Wednesday, July 9, 2008

Rayne

Cemeteries have always fascinated and frightened me with equal zeal. When I was a kid, my dad would take me on genealogy hunts which quite often included excursions to cemeteries throughout upstate New York. At a graveyard near Ithaca, we found a headstone that read:

"Kind reader as you pass by
As you are now so once was I
As I am now so you must be
Prepare for death & follow me"


I remember that was pretty heavy for a ten year old, and it certainly stuck with me. That day, the information collected by my father cultivated my passion for history and the poetic verse imparted an early inspiration to write.

Continuing in the graveyard vein, Little d and I read in a newspaper of a famous cemetery in Rayne, Louisiana that faces the ‘wrong way’. I must admit, I never realized there was a ‘right way’ to lay out the dead, but apparently bodies are customarily buried in an east to west orientation. However, this particular cemetery made Ripley's Believe It Or Not! because it’s one of the only known Christian cemeteries where the dead are buried north to south. This little tidbit made it interesting enough for us to check it out. Local folklore about the cemetery's misalignment has been passed down over the years, but no one really knows why it doesn’t follow tradition. With my ace photographer in tow, here are a few pictures:


Next to the open 'vaults'.



Christ on the Cross, rising from the east.



St. Joseph's Chrurch on the north end of the cemetery.



Renovation notice.



Walking the narrow path.


Pictures originally posted on the Axiom Report on 4/8/2008.

7 comments:

Clare2e said...

Hey, thanks for the blogrolling!

I'm a graveyard afficionado myself, and had never heard that about the alignment! Is it so they face the hopeful dawn? Mecca? : )

My mom was the history lover, and we'd make paper rubbings of the neatest markers or she'd send me to try to find the oldest ones. I still find cemeteries fascinating, and mostly beautiful, peaceful places. When I lived in Chicago, some of the big ones in the city were the best place to grab a chunk of absolute, shady quiet. When I was in high school in a smaller town, I knew most of the surrounding plots- small and large- and had favorite residents, did gothy little me.

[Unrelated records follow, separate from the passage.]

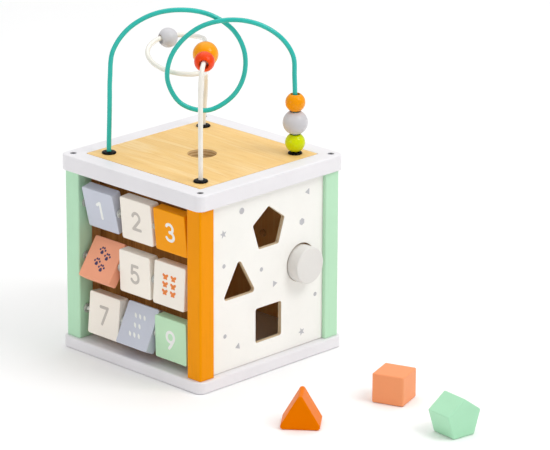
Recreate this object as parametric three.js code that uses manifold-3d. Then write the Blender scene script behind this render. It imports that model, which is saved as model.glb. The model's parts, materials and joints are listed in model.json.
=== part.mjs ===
// Wooden activity cube: a shape sorter with number tiles, a clock face and a bead maze on its lid.
// Millimetres, +Z up. The origin is the middle of the base plate's underside; +X is the sorting face,
// -Y the face with the number tiles, +Y the face with the clock.
import * as THREE from "three";
import { mergeVertices } from "three/addons/utils/BufferGeometryUtils.js";
import Module from "manifold-3d";

const wasm = await Module();
wasm.setup();

// ---- Driving dimensions ----
const GAP = 0.3; // air kept between two pieces that touch on the real toy

const PLATE = 200; // base plate and top frame, outer square
const PLATE_CORNER = 8.5;
const BASE_THICK = 12;
const FRAME_THICK = 16.5;
const FRAME_BOTTOM = 186;
const FRAME_TOP = FRAME_BOTTOM + FRAME_THICK;
const FRAME_OPENING = 148; // clear square through the frame
const FRAME_OPENING_CORNER = 4;
const LID_SEAT = 162.8; // wider square that the lid drops into
const LID = 162;
const LID_THICK = 9.5;
const LID_CORNER = 2;
const FINGER_HOLE_RADIUS = 14.5;
const EDGE = 1; // chamfer on the painted edges

const POST = 19;
const POST_CORNER = 1.5;
const POST_CENTRE = 86.5; // from the cube's middle, in X and in Y
const POST_INNER = POST_CENTRE - POST / 2;
const POST_BOTTOM = BASE_THICK + GAP;
const POST_TOP = FRAME_BOTTOM - GAP;

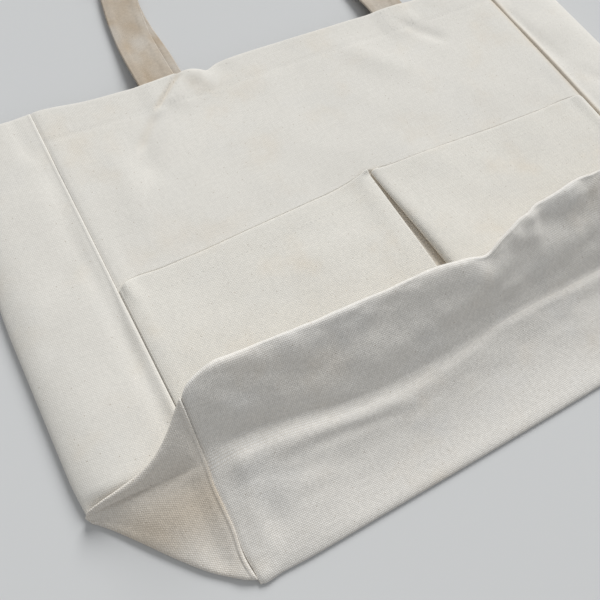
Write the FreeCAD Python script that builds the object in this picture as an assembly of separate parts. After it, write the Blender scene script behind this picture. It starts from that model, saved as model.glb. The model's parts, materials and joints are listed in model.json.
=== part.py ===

On WoM, I did a My Town Monday on the Hartsdale Pet Cemetary, largest and oldest in the country. It was agony to cull my headstone pics down to just 10-ish.

Keep the grimmery coming!

pattinase (abbott) said...

We used to do rubbings until some noontime alcoholic wandering through told us we were stealing their souls.
I thought he had something there and have never done it again.

David Cranmer said...

Clare,
You're welcome! I put up the link to WoM because the posts I've read are informative and entertaining.

I've heard about making paper rubbings of headstones. I wonder why my dad never did that for his genealogy gathering. Maybe he ran into a noontime alcoholic like the one Patti mentioned…LOL!

To this day whenever I'm at a cemetery, I'm also looking for the oldest headstone, figuring out the person's age, and wondering about their life and death. It's just fascinating to me.

I went back and read your blog about the pet cemetery. Great post and pics! People really do love their pets. Btw, I sympathize with the problem of culling pictures to a reasonable number. That can be a tough job.

Clare2e said...

You're too kind.

BTW, off-topic, but I watched the Brit Life on Mars series as it unrolled on BBC America. I liked it a lot. The story was cool and the acting was great! But the 70s here felt different than a run-down industrial Manchester of organized thuggery. I don't know how it's going to translate. I keep imagining Johnny Depp's drugged surfer character in Blow and I'm just not sure...

David Cranmer said...

Patti,
Kind of like the idea that a photograph or rubbing steals the soul... interesting concepts.

Anonymous said...

Does anybody remember that Twilight Zone episode where Lee Marvin was called a coward and he had to go to a cemetary to prove his courage and stab, I believe, a pocket knife into the dead man's headstone?

David Cranmer said...

Anonymous, I sure do. I looked it up and it's called The Grave. I love The Zone and Rod Serling lived in Ithaca New York which is a stones throw from where I grew up.